Life on the Edge (1989) poster

Life on the Edge (1989)

Rating:

aka Meet the Hollowheads


USA. 1989.

Crew

Director – Tom Burman, Screenplay – Tom Burman & Lisa Morton, Producers – John Chavez & Joseph P. Grace, Photography – Marvin V. Rush, Music – Glenn Jordan, Special Effects – Kevin McCarthy, Makeup Effects – The Burman Studio, Production Design – Edward C. Eyth. Production Company – Linden Productions.

Cast

John Glover (Henry Hollowhead), Nancy Mette (Miriam Hollowhead), Richard Portnow (Martin Crabneck), Juliette Lewis (Cindy Hollowhead), Matt Shakman (Billy Hollowhead), Joshua Miller (Joey), Lightfield Lewis (Pud Hollowhead)


Plot

Henry Hollowhead, a meter reader with the United Umbilical Company, calls his wife Miriam to say that he is bringing his boss Martin Crabneck home for dinner that night. Meanwhile, Miriam is shocked to find that their son Billy has been using live animals in a splatsbury game and that 14-year-old daughter Cindy is using softening gel while going out on a date. When Henry arrives home with Crabneck, Crabneck starts making aggressive moves on Miriam. In trying to fight Crabneck off, they accidentally kill him with the hard radiation cooker. They face a dilemma about what to do with the body, as they do not want the police to find that they keep their grandfather alive in the basement.


It has been commented that any work of science-fiction that tries to be truly alien would, in losing all human referents, be incomprehensible and a total artistic disaster. Life on the Edge may not be wholly alien or incomprehensible but it comes very close. And not too surprisingly, it was an artistic disaster. The studio had no idea what to do with it and tried to salvage it by renaming it Meet the Hollowheads then dumped it onto video shelves after a five-minute cinematic release.

The film’s director was celebrated makeup artist Tom Burman, who created work for the likes of Invasion of the Body Snatchers (1978), Cat People (1982), Prophecy (1979), Heartbeeps (1981) and The Beast Within (1982). Needless to say, that with the film’s failure, Tom Burman failed to find any takers for a second feature and subsequently returned to the makeup trade.

Pigeonholing Life on the Edge/Meet the Hollowheads is almost impossible. It gives the impression of having taken its inspiration from parts of Brazil (1985) – particularly the scenes with Bob Hoskins’ plumber. The sets seem like Playschool sets designed in cartoonishly kitsch primary colours mixed up with punk coiffs and hairdye jobs like something out of a 1950s science-fiction film gone wrong. (Although the same design scheme seemed to be used the same year with the remake of Dr. Caligari (1989) from Stephen Sayadian).

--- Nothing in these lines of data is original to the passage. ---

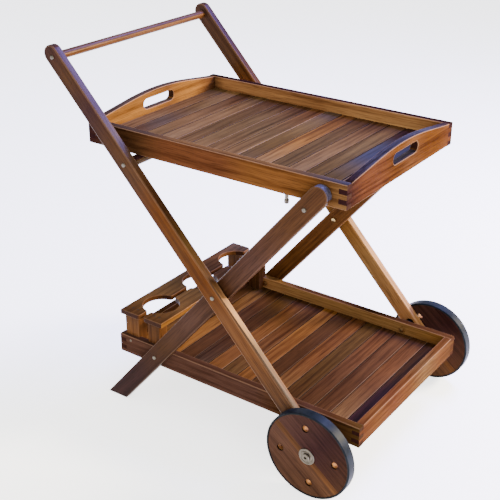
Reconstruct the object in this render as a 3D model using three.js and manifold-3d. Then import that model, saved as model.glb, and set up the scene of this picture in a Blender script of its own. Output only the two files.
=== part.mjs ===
// Serving trolley: a slatted lower shelf and a lift-off slatted tray, carried by two long arms that end
// at the wheels and by two legs that cross them. Millimetres.
//
// The pieces are drawn as in a side elevation: x runs forward to the wheels, y runs up from the floor and
// z runs out to the right-hand side. The last group turns that drawing so that the trolley stands on +Z.

import * as THREE from "three";
import { mergeVertices } from "three/addons/utils/BufferGeometryUtils.js";
import Module from "manifold-3d";

const wasm = await Module();
wasm.setup();

// Clearances and shared values
const seatGap = 0.3;
const boreClearance = 0.3;
const liftClearance = 0.8;
const overrun = 2;
const roundSteps = 24;
const boltSteps = 16;
const curveSteps = 12;
const armEndSteps = 6;
const plankSteps = 7;
const edgeSteps = 2;
const halfTurn = Math.PI;
const quarterTurn = Math.PI / 2;
const degree = Math.PI / 180;

// Wheels
const wheelRadius = 99;
const wheelWidth = 23;
const wheelArmGap = 1.1;
const tyreThickness = 4;
const tyreShoulder = 1.6;
const discWidth = 21.4;
const discEdge = 1.2;
const wheelHoleRadius = 8.2;
const wheelHoleCircle = 64.7;
const wheelHoleCount = 4;
const wheelTurn = { right: -5.1 * degree, left: -26 * degree };
const hubCapRadius = 18.5;
const hubCapThickness = 2.4;
const hubCapEdge = 0.8;
const axleRadius = 5;
const axleHeadRadius = 9;
const axleHeadHeight = 3.2;
const axleHeadShares = [
  [1, 0],
  [1, 0.6],
  [0.85, 1],
  [0, 1],
];
const axleSocketRadius = 3.6;
const axleSocketDepth = 2.4;
const axleNutRadius = 8.5;
const axleNutHeight = 8;
const axleWasherRadius = 14;

// Arms: from the axle back and up to the handle bar
const armLean = 47.05 * degree;
const armWidth = 38;
const armThickness = 19.5;
const armEdge = 3;
const armCrossing = 371;
const armHandleBar = 970;
const armTopReach = 978;

// Legs: crossing the arms, forward and up to the tray, back and down to the floor
const legLean = 49.98 * degree;
const legWidth = 42;
const legThickness = 18.5;
const legEdge = 2.5;
const legTopReach = 357;

// Round bars and the sockets that hold their ends
const handleBarRadius = 9;
const trayBarRadius = 11;
const socketDepth = 8;

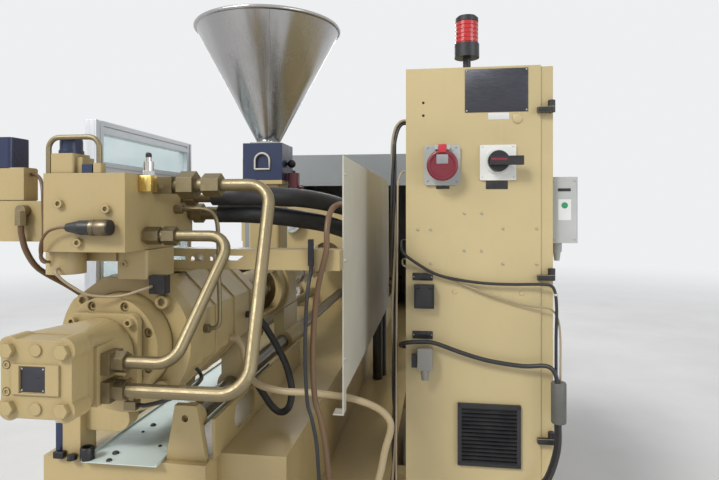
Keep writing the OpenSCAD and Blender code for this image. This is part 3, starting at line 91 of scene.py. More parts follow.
def keep(mesh, name, material, body, angle=35):
    """Makes a smooth-shaded object of a mesh and lets it ride on its body, when it is given one."""
    obj = bpy.data.objects.new(name, mesh)
    bpy.context.scene.collection.objects.link(obj)
    for face in mesh.polygons:
        face.use_smooth = True
    mesh.set_sharp_from_angle(angle=math.radians(angle))
    if material is not None:
        mesh.materials.append(material)
    if body is not None:
        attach(obj, body)
    return obj


def spline(points, steps):
    """A smooth curve through the points, by the same rule as the source."""
    p = [Vector(q) for q in points]

    def at(i):
        return p[max(0, min(len(p) - 1, i))]

    out = []
    for i in range(len(p) - 1):
        a, b, c, d = at(i - 1), at(i), at(i + 1), at(i + 2)
        for j in range(steps):
            t = j / steps
            out.append(0.5 * (2 * b + (c - a) * t + (2 * a - 5 * b + 4 * c - d) * t * t
                              + (3 * b - a - 3 * c + d) * t ** 3))
    out.append(p[-1])
    return out


def tube_mesh(name, path, radius, sides):
    """A closed tube along the path, whose rings turn as little as they can."""
    mesh = bpy.data.meshes.new(name)
    bm = bmesh.new()
    n = len(path)
    tangents = [(path[min(i + 1, n - 1)] - path[max(i - 1, 0)]).normalized() for i in range(n)]
    up = Vector((0, 0, 1)) if abs(tangents[0].z) < 0.9 else Vector((1, 0, 0))
    u = up.cross(tangents[0]).normalized()
    angles = [2 * math.pi * j / sides for j in range(sides)]
    rings = []
    for point, tangent in zip(path, tangents):
        u = (u - tangent * u.dot(tangent)).normalized()
        v = tangent.cross(u)
        rings.append([bm.verts.new(point + (u * math.cos(a) + v * math.sin(a)) * radius) for a in angles])
    for low, high in zip(rings, rings[1:]):
        for j in range(sides):
            k = (j + 1) % sides
            bm.faces.new((low[j], low[k], high[k], high[j]))
    bm.faces.new(list(reversed(rings[0])))
    bm.faces.new(rings[-1])
    bm.normal_update()
    bm.to_mesh(mesh)
    bm.free()
    return mesh


# Cords: the routes repeat the source's points, in metres

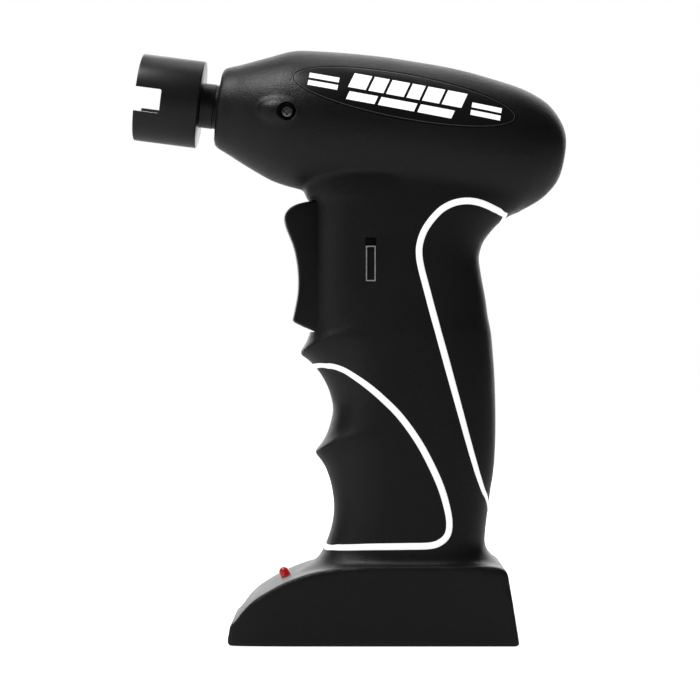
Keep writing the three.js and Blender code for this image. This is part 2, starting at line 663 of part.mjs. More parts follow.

Juliette Lewis as Cindy Hollowhead in Life on the Edge (1989)
Juliette Lewis as Cindy Hollowhead

Whether what we are seeing is a future society, a humanoid alien society or what, we never given any clues about. People apply ‘softening gel’ and play something called a ‘splatsbury game’, keeping one’s grandfather in the basement appears to be a crime, the titular ‘edge’ is a place of danger on the outskirts of the city that may or may not exist. What any of this means or refers to we never find out. This type of name-dropping as though the words have significance can make for fascinating cultural texture when used as a background in a film, for example Quintet (1979) and The Salute of the Jugger/The Blood of Heroes (1990). However, when this suffices as the main plot it is entirely frustrating.

Certainly, the visual bizarreness of the film is often unique in a surreal sort-of way, particularly the food preparation scenes – a mid-afternoon snack involves the dicing of insects and their being rolled in half-inch thick strips of pastry with the result being spread with blue goo and clipped together with what looks like a three-inch hatpin; and for the main dinner, part of a struggling pink tentacle that is kept in a kitchen cubicle is cut off and then cooked with what seems like a portable x-ray lamp; while son Lightfield Lewis plays a musical instrument that looks like a skinned chicken connected to three trombone tubes and a mini-keyboard.

Unfortunately, Life on the Edge/Meet the Hollowheads never mounts to anything its inventivity of design ever touches. Tom Burman may have intended the film as a slice-of-life view in on something alien. In its more successful moments, the film teeters on the cartoonishly surreal but mostly the only tone it achieves is low pantomime farce. At its best, the film makes one scratch their heads and wonder what is going on; at its worst, it is infuriating.